Although I will update nbnds in #296, the assign_coords is still necessary here.

spencerkclark commented 5 years ago

Perfect, thanks @jdossgollin. Just curious -- what does the traceback look like if you leave off assign_coords? We might consider that a bug.

spencerkclark commented 5 years ago

(a) allowed the user to input that mapping

This is what is implemented in #297 :)

jdossgollin commented 5 years ago

Perfect, thanks @jdossgollin. Just curious -- what does the traceback look like if you leave off assign_coords? We might consider that a bug.

I get the same ValueError as before (shown above) -- possibly because the .diff(BOUNDS_STR) only works if BOUNDS_STR is a coordinate of the data?

spencerkclark commented 5 years ago

I see, so in the ValueError the problem seems to be in this line. Indeed I think this is a bug.
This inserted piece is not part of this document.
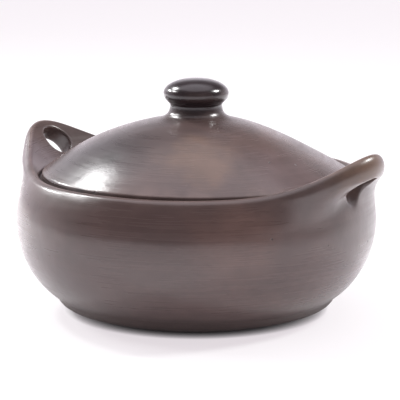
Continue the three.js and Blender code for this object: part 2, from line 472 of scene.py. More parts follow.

My gut tells me that this has to do with the fact that BOUNDS_STR is a dimension without coordinates in your dataset (which should be totally fine); therefore once squeeze is called in the preceding line, all evidence that BOUNDS_STR was once in there is gone (so we do not need to drop it).

Does wrapping the drop in an if statement fix things?

if BOUNDS_STR in time_weights.variables:
    time_weights = time_weights.drop(BOUNDS_STR)
ds[TIME_WEIGHTS_STR] = time_weights
jdossgollin commented 5 years ago

That yields AttributeError: 'DataArray' object has no attribute 'variables'. Perhaps you meant dims?

EDIT: making that change seems to make it work

if BOUNDS_STR in time_weights.dims:
    time_weights = time_weights.drop(BOUNDS_STR)
ds[TIME_WEIGHTS_STR] = time_weights
spencerkclark commented 5 years ago

Oops sorry, I think I meant time_weights.coords. squeeze should take BOUNDS_STR out of time_weights.dims; if it had associated coordinates then it would hang around as a scalar coordinate (so we would need to drop it).

jdossgollin commented 5 years ago

Hmm -- is there a better way to do this than what I put above? Sorry if I'm missing something obvious

spencerkclark commented 5 years ago

I just meant this:

if BOUNDS_STR in time_weights.coords:
    time_weights = time_weights.drop(BOUNDS_STR)
ds[TIME_WEIGHTS_STR] = time_weights

If I recall correctly the reason we have this logic is to remove BOUNDS_STR if it is a scalar coordinate. I think squeeze prevents it from being a dimension at this stage.

jdossgollin commented 5 years ago

Got it. I'll include this in upcoming PR.

spencerahill commented 5 years ago

(b) more sophisticated default grid mappings, which defines a "WRF" standard, a "GFDL" standard, etc and then allows the user to choose from one of these defaults (or makes a smart guess?) could be useful.

@jdossgollin definitely! This is what we want to implement down the road. I believe that has come up somewhere in our Issues in the past...regardless I think #297 is a useful intermediate step.

jdossgollin commented 5 years ago

Agreed -- this definitely makes it easy enough to implement everything I am trying to do now (or plan to do?)